§ PROBLEM TO WORK ON: Restate word for word the lines beginning at the one that contains "top_cover();" and ending at the one that contains "# is the softened"; include both and nothing else.

※

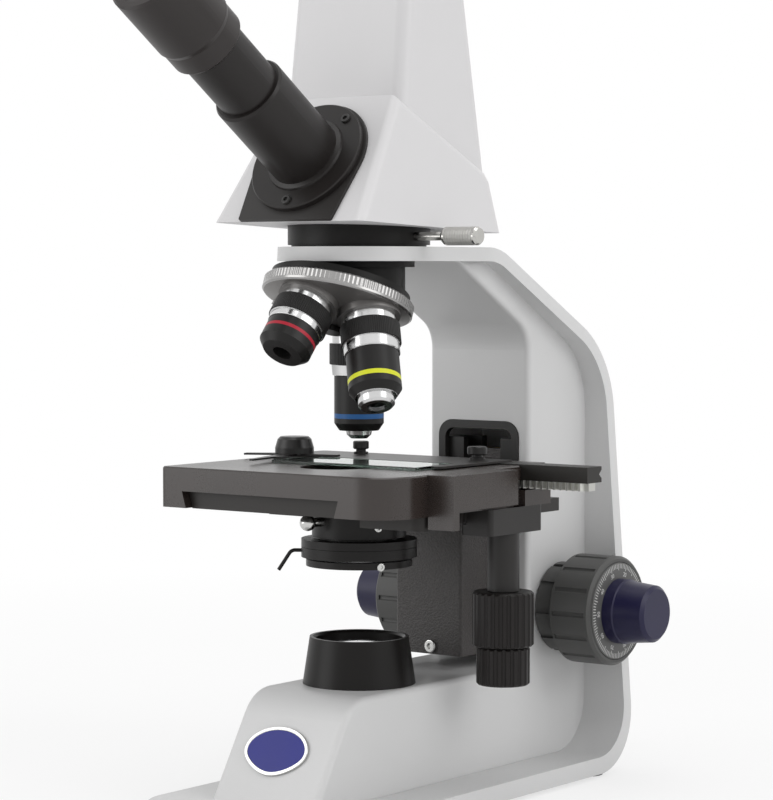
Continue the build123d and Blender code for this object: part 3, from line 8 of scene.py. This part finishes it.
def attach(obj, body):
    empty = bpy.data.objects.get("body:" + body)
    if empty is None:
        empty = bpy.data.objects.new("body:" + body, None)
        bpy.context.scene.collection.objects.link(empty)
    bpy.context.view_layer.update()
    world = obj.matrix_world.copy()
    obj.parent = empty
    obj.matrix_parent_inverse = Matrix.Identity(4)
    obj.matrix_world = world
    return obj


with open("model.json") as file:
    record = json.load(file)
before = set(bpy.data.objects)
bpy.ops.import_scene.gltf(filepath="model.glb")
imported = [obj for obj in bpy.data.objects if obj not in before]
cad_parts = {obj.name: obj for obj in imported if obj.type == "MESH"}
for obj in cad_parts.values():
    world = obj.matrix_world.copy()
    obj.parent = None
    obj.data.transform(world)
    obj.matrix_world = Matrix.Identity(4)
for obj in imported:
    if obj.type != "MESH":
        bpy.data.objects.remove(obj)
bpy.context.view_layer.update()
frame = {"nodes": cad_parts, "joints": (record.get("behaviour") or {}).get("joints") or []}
nodes = frame["nodes"]
joints = {j["name"]: j for j in frame["joints"]}
print("frame loaded,", len(nodes), "parts")

# directions, and the places that several pieces share
up = Vector((0, 0, 1))
across = Vector((1, 0, 0))
back = Vector((0, 1, 0))
axisX, axisY = joints["head_turn"]["pos_m"][:2]
shaftAt = Vector(joints["coarse_turn"]["pos_m"])
apex = Vector(joints["nosepiece_turn"]["pos_m"])
turretWay = Vector(joints["nosepiece_turn"]["axis"]).normalized()
eyeWay = Vector(joints["eyepiece_lift"]["axis"]).normalized()


def at(x, y, z):
    # millimetres from the optical axis and the table
    return Vector((axisX + x / 1000, axisY + y / 1000, z / 1000))


floorPoint = at(0, 0, 0)
eyeFace = at(0, -32.6, 271.9)


# camera, where the photograph was taken from: turn and dip in degrees, focal and sensor in
# millimetres, the rest in metres
cameraSetup = {
    "turn": 36.8, "dip": 2.757, "focal": 125.74, "sensor": 36,
    "pull": 1.1392, "aside": 0.0116, "height": 0.2273, "sees": 50,
}


def addCamera(c):
    turn = math.radians(c["turn"])
    right = Vector((math.cos(turn), math.sin(turn), 0))
    away = Vector((-math.sin(turn), math.cos(turn), 0))
    data = bpy.data.cameras.new("camera")
    data.sensor_fit = "HORIZONTAL"
    data.sensor_width = c["sensor"]
    data.lens = c["focal"]
    data.clip_end = c["sees"]
    cam = bpy.data.objects.new("camera", data)
    aim = Vector((axisX, axisY, c["height"]))
    cam.location = aim + right * c["aside"] - away * c["pull"]
    cam.rotation_euler = (math.radians(90 - c["dip"]), 0, turn)
    bpy.context.scene.collection.objects.link(cam)
    bpy.context.scene.camera = cam


addCamera(cameraSetup)
print("camera placed")


def tone(r, g, b):
    # a colour as seen on screen, 0 to 255, as linear light
    parts = [v / 255 for v in (r, g, b)]
    linear = [v / 12.92 if v <= 0.04045 else ((v + 0.055) / 1.055) ** 2.4 for v in parts]
    return (*linear, 1.0)


def shade(colour, share):
    # the same colour, lighter or darker
    return tuple(min(1, v * share) for v in colour[:3]) + (1,)


class Sock:
    # an output socket that takes part in plain sums
    def __init__(self, finish, socket):
        self.finish = finish
        self.socket = socket

    def __add__(self, other):
        return self.finish.maths("ADD", self, other)

    __radd__ = __add__

    def __sub__(self, other):
        return self.finish.maths("SUBTRACT", self, other)

    def __rsub__(self, other):
        return self.finish.maths("SUBTRACT", other, self)

    def __mul__(self, other):
        return self.finish.maths("MULTIPLY", self, other)

    __rmul__ = __mul__

    def __gt__(self, other):
        return self.finish.maths("GREATER_THAN", self, other)

    def __lt__(self, other):
        return self.finish.maths("LESS_THAN", self, other)


class Finish:
    # the nodes of one material, or of the world around the object
    def __init__(self, name, world=False):
        self.holder = (bpy.data.worlds if world else bpy.data.materials).new(name)
        self.outlet = "ShaderNodeOutputWorld" if world else "ShaderNodeOutputMaterial"
        self.holder.use_nodes = True
        self.tree = self.holder.node_tree
        self.tree.nodes.clear()
        self.place = None if world else self.node("ShaderNodeTexCoord", out="Object")

    def node(self, kind, settings=None, values=None, out=0):
        made = self.tree.nodes.new(kind)
        for key, value in (settings or {}).items():
            setattr(made, key, value)
        for key, value in (values or {}).items():
            if isinstance(value, Sock):
                self.tree.links.new(value.socket, made.inputs[key])
            else:
                made.inputs[key].default_value = value
        return Sock(self, made.outputs[out]) if made.outputs else None

    def maths(self, operation, *values):
        return self.node("ShaderNodeMath", {"operation": operation}, dict(enumerate(values)))

    def vector(self, operation, *values, out=0):
        settings = {"operation": operation}
        return self.node("ShaderNodeVectorMath", settings, dict(enumerate(values)), out)

    def noise(self, scale, detail=2.0, rough=0.5, place=None):
        return self.node("ShaderNodeTexNoise", {"normalize": True}, {
            "Vector": place or self.place, "Scale": scale, "Detail": detail, "Roughness": rough,
        })

    def grains(self, scale):
        values = {"Vector": self.place, "Scale": scale}
        return self.node("ShaderNodeTexVoronoi", {"feature": "F1"}, values)

    def mix(self, mask, first, second):
        # 6 and 7 are the colour sockets
        values = {0: mask, 6: first, 7: second}
        return self.node("ShaderNodeMix", {"data_type": "RGBA"}, values, out=2)

    def shades(self, mask, colour, shares):
        # one colour, from a darker to a lighter share of it
        darker, lighter = (shade(colour, share) for share in shares)
        return self.mix(mask, darker, lighter)

    def about(self, middle, *swings):
        # a number that swings evenly about its middle, by each mask's share
        total = middle - sum(share for mask, share in swings) / 2
        for mask, share in swings:
            total = mask * share + total
        return total

    def along(self, origin, way):
        # distance from a point, measured along a direction
        shifted = self.vector("SUBTRACT", self.place, tuple(origin))
        return self.vector("DOT_PRODUCT", shifted, tuple(way), out=1)

    def around(self, origin, way):
        # angle and distance from an axis
        seed = up if abs(way.z) < 0.9 else back
        first = seed.cross(way).normalized()
        second = way.cross(first).normalized()
        u = self.along(origin, first)
        v = self.along(origin, second)
        return self.maths("ARCTAN2", v, u), self.maths("SQRT", u * u + v * v)

    def band(self, value, low, high):
        return (value > low) * (value < high)

    def bump(self, height, distance):
        values = {"Height": height, "Distance": distance, "Strength": 1.0}
        return self.node("ShaderNodeBump", None, values)

    def surface(self, **values):
        named = {key.replace("_", " "): value for key, value in values.items()}
        return self.finished(self.node("ShaderNodeBsdfPrincipled", None, named))

    def finished(self, shader):
        self.node(self.outlet, None, {"Surface": shader})
        return self.holder


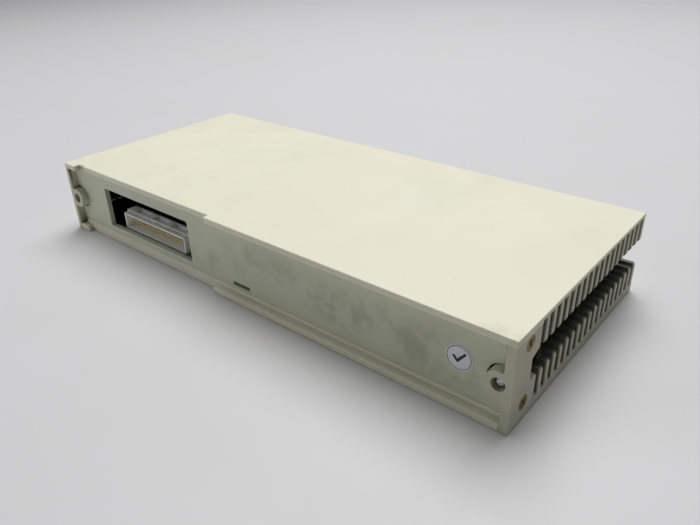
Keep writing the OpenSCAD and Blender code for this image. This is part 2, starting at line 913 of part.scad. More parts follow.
// A black insulating sheet bent round the connector's inner side and over the cover's screw boss
module insulating_shield() {
    top = board_top + shield_height;
    t = shield_thickness;
    boss_side = left + cap_depth + screw_boss_length + 1;
    boss_front_side = screw_boss_front + 0.7;
    shelf = lower_screw_z + 3 + 0.3;
    rear_edge = panel_back + 0.5;
    color(black) {
        slab([shield_left, shield_right], [shield_front, shield_front + t], [board_top, top]);
        slab([shield_left, shield_left + t], [boss_front_side, shield_front + t],
            [board_top, top]);
        slab([shield_left, shield_left + t], [rear_edge, boss_front_side + t], [shelf, top]);
        slab([shield_left, boss_side + t], [rear_edge, boss_front_side + t], [shelf, shelf + t]);
        slab([boss_side, boss_side + t], [rear_edge, boss_front_side + t], [board_top, shelf + t]);
        slab([shield_left, boss_side + t], [boss_front_side, boss_front_side + t],
            [board_top, shelf + t]);
        slab([shield_left, shield_right], [shield_rear, shield_front + t],
            [board_top, board_top + t]);
        slab([boss_side, shroud_middle - shroud_length / 2 - flange_over - 0.4],
            [rear_edge, shield_rear + over], [board_top, board_top + t]);
    }
}

// Two white clips that hold the sheet's left side
module shield_clips() {
    color("#E4E3DE")
    for (y = [shield_rear - 1.4, shield_rear + 2.8])
        slab([shield_left + shield_thickness, shield_left + shield_thickness + 0.6],
            [y, y + 3], [board_top + 4.9, board_top + 6]);
}

top_cover();
bottom_cover();
rear_panel();
left_end_cap();
right_end_cap();
end_cap_screws();
captive_bushes();
left_screw_washer();
right_screw_washer();
left_mounting_screw();
right_mounting_screw();
inspection_sticker();
main_board();
board_screws();
connector_shroud();
connector_pins();
logic_chips();
optocouplers();
resistor_networks();
capacitors();
heat_sink();
power_transistors();
transistor_tabs();
fuse_tube();
fuse_caps();
fuse_clips();
lamp_board();
lamp_header();
status_lamps();
lamp_window();
front_frame();
terminal_block();
terminal_tails();
terminal_clamps();
terminal_screws();
block_fixing_screws();
terminal_door();
door_hinge_pins();
wiring_label();
insulating_shield();
shield_clips();
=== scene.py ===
# %% [markdown]
# A rack control module, dressed in Blender.
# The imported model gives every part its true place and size, so nothing here is fitted by eye: each
# piece reads its position from the frame. What Blender adds is what a working model leaves out, which
# is the softened edges of moulded plastic, real screw heads, pins and threads, and the finishes.

# %% Load the frame
import json
import math
import bmesh
import bpy
from mathutils import Matrix, Quaternion, Vector


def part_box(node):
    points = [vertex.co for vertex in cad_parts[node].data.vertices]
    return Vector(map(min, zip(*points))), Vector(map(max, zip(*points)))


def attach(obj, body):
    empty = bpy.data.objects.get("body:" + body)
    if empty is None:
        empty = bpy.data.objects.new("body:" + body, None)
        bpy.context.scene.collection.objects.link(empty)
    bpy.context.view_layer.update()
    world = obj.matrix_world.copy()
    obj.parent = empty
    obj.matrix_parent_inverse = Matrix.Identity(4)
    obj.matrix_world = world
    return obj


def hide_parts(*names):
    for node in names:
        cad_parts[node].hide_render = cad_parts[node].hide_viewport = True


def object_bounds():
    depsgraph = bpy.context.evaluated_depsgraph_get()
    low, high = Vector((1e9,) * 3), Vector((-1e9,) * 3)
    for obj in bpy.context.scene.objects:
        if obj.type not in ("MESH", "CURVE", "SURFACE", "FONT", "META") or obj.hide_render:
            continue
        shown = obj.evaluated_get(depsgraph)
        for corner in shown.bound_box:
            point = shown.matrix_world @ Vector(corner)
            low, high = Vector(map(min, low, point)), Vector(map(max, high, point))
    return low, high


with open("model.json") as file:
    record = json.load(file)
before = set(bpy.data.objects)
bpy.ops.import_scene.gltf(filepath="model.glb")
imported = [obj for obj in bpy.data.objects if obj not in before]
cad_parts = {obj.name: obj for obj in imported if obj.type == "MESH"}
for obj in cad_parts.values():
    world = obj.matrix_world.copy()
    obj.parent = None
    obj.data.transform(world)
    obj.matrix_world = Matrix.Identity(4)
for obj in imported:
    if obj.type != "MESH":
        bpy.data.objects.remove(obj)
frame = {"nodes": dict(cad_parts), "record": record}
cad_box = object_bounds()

nodes = frame["nodes"]
body_of = {n: b for b, group in frame["record"]["behaviour"]["bodies"].items() for n in group}
slot_of = {s["node"]: s["material_slot"] for s in frame["record"]["subparts"]}
print("CAD nodes:", len(nodes), "bodies:", sorted(set(body_of.values())))

# %% [markdown]
# Lengths are easiest to think of in millimetres, while Blender works in metres. One factor turns the
# first into the second, and one function turns a colour as a painter writes it (sRGB hex) into the
# linear values that the shaders need.

# %% Units and colours
MM = 0.001


def linear(hex_colour, alpha=1.0):
    """An sRGB hex colour as the linear RGBA that shader sockets take."""
    parts = [int(hex_colour[i:i + 2], 16) / 255 for i in (1, 3, 5)]
    return [p / 12.92 if p <= 0.04045 else ((p + 0.055) / 1.055) ** 2.4 for p in parts] + [alpha]


def mm(*values):
    """A point or size given in millimetres."""
    return Vector(values) * MM


case_low, case_high = Vector(cad_box[0]), Vector(cad_box[1])
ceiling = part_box("rear_panel")[1][2]
print("case, mm:", [round(v / MM, 1) for v in case_high - case_low])

# %% [markdown]
# The camera comes first. It stands a little above the rear right corner and looks down along the
# module at the angle of a person bending over a bench, with a slight tilt of the hand.

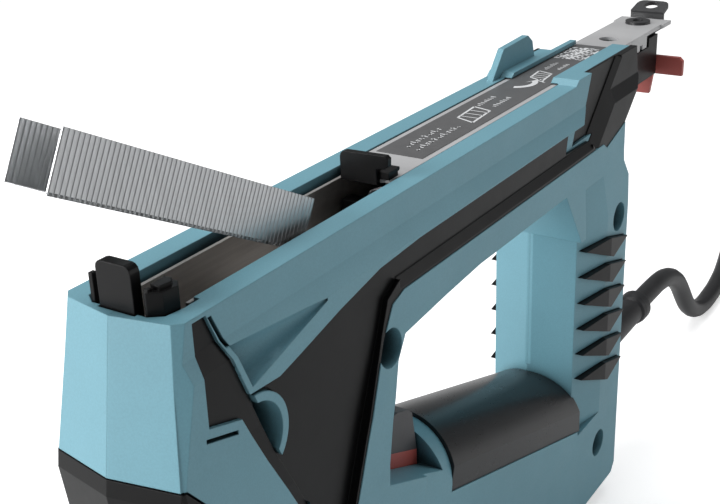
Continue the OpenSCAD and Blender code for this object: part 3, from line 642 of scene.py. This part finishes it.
def soft_light(name, place, aim, size, power):
    data = bpy.data.lights.new(name, "AREA")
    data.shape = "RECTANGLE"
    data.size, data.size_y = size
    data.energy = power
    light = link(name, data)
    turn = (aim - place).to_track_quat("-Z", "Y")
    light.matrix_world = Matrix.Translation(place) @ turn.to_matrix().to_4x4()


def make_floor():
    """A pale floor that looks white to the camera and doesn't light the tool more."""
    data = bpy.data.meshes.new("floor")
    corners = [(-FLOOR_HALF, -FLOOR_HALF, 0), (FLOOR_HALF, -FLOOR_HALF, 0),
               (FLOOR_HALF, FLOOR_HALF, 0), (-FLOOR_HALF, FLOOR_HALF, 0)]
    data.from_pydata(corners, [], [(0, 1, 2, 3)])
    floor = link("floor", data)
    make = Maker("pale_floor", 0.75)
    make.colour(make.ramp(make.noise(3, 4), [(0.3, 0.82), (0.7, 0.86)]))
    rays = make.node("ShaderNodeLightPath")
    glow = make.node("ShaderNodeMapRange", {"Value": rays.outputs["Is Camera Ray"], "To Max": FLOOR_GLOW})
    make.links.new(glow.outputs[0], make.shader.inputs["Emission Strength"])
    make.shader.inputs["Emission Color"].default_value = (1, 1, 1, 1)
    floor.data.materials.append(make.done())


def make_world():
    """White behind the object, and a dimmer even light on it."""
    world = bpy.data.worlds.new("soft_room")
    world.use_nodes = True
    tree = world.node_tree
    seen = tree.nodes["Background"]
    seen.inputs["Color"].default_value = (1, 1, 1, 1)
    light = tree.nodes.new("ShaderNodeBackground")
    light.inputs["Color"].default_value = (0.96, 0.98, 1, 1)
    light.inputs["Strength"].default_value = FILL
    mixed = tree.nodes.new("ShaderNodeMixShader")
    rays = tree.nodes.new("ShaderNodeLightPath")
    tree.links.new(rays.outputs["Is Camera Ray"], mixed.inputs[0])
    tree.links.new(light.outputs[0], mixed.inputs[1])
    tree.links.new(seen.outputs[0], mixed.inputs[2])
    tree.links.new(mixed.outputs[0], tree.nodes["World Output"].inputs["Surface"])
    bpy.context.scene.world = world


make_floor()
make_world()
for name, place, aim, size, power in LIGHTS:
    soft_light(name, MIDDLE + Vector(place), MIDDLE + Vector(aim), size, power)
bpy.context.scene.view_settings.view_transform = "Standard"

bpy.context.view_layer.update()
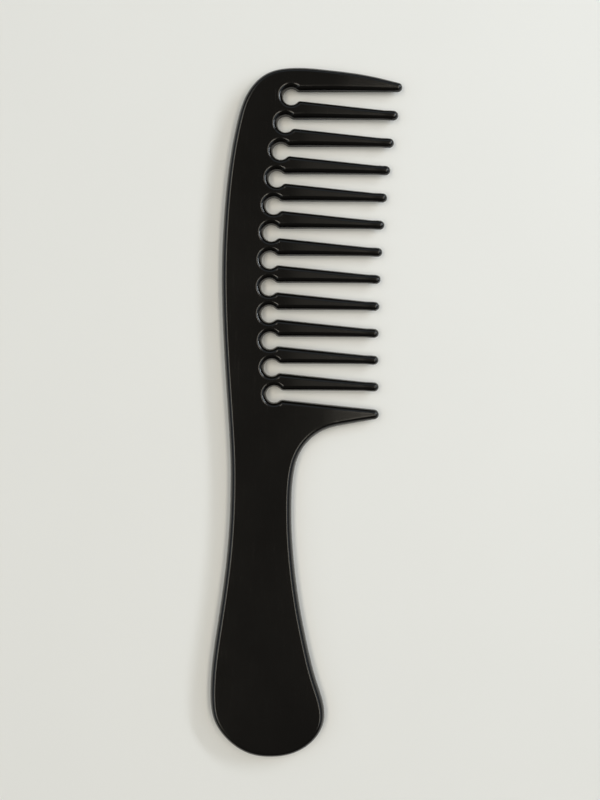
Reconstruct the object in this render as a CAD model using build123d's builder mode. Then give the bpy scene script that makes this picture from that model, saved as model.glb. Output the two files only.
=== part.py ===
"""Wide tooth comb with a handle: one plastic moulding, divided into its named zones.

The comb lies flat, as on a table.
    +X  across the comb, from its back to the tips of the teeth
    +Y  along the comb, from the butt of the handle to the crown
    +Z  up, out of the table
The origin is under the middle of the comb, on the table. All sizes are in millimetres.

Zones: a handle, a spine that holds the round root holes, and thirteen teeth. Every tooth
starts in a straight root plane just past the hole above it.
"""
import math
import os

from build123d import *

os.makedirs("parts", exist_ok=True)

# ---------------------------------------------------------------- driving dimensions
LENGTH = 220.0
WIDTH = 61.3
THICKNESS = 5.2
EDGE_ROUNDING = 1.5
TIP_ROUNDING = 1.1           # edge rounding where a tooth meets its round tip
MOUTH_ROUNDING = 1.7         # corner between a root hole and its slot, in plan

TOOTH_COUNT = 13
GAP_COUNT = TOOTH_COUNT - 1
FIRST_GAP_Y = 102.4          # straight edge of the crown tooth, above the first gap
FIRST_PITCH = 8.79
PITCH_EASING = 0.0104        # the pitch closes up slightly towards the heel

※

§ FINISHED ANSWER:
top_cover();
bottom_cover();
rear_panel();
left_end_cap();
right_end_cap();
end_cap_screws();
captive_bushes();
left_screw_washer();
right_screw_washer();
left_mounting_screw();
right_mounting_screw();
inspection_sticker();
main_board();
board_screws();
connector_shroud();
connector_pins();
logic_chips();
optocouplers();
resistor_networks();
capacitors();
heat_sink();
power_transistors();
transistor_tabs();
fuse_tube();
fuse_caps();
fuse_clips();
lamp_board();
lamp_header();
status_lamps();
lamp_window();
front_frame();
terminal_block();
terminal_tails();
terminal_clamps();
terminal_screws();
block_fixing_screws();
terminal_door();
door_hinge_pins();
wiring_label();
insulating_shield();
shield_clips();
=== scene.py ===
# %% [markdown]
# A rack control module, dressed in Blender.
# The imported model gives every part its true place and size, so nothing here is fitted by eye: each
# piece reads its position from the frame. What Blender adds is what a working model leaves out, which
# is the softened edges of moulded plastic, real screw heads, pins and threads, and the finishes.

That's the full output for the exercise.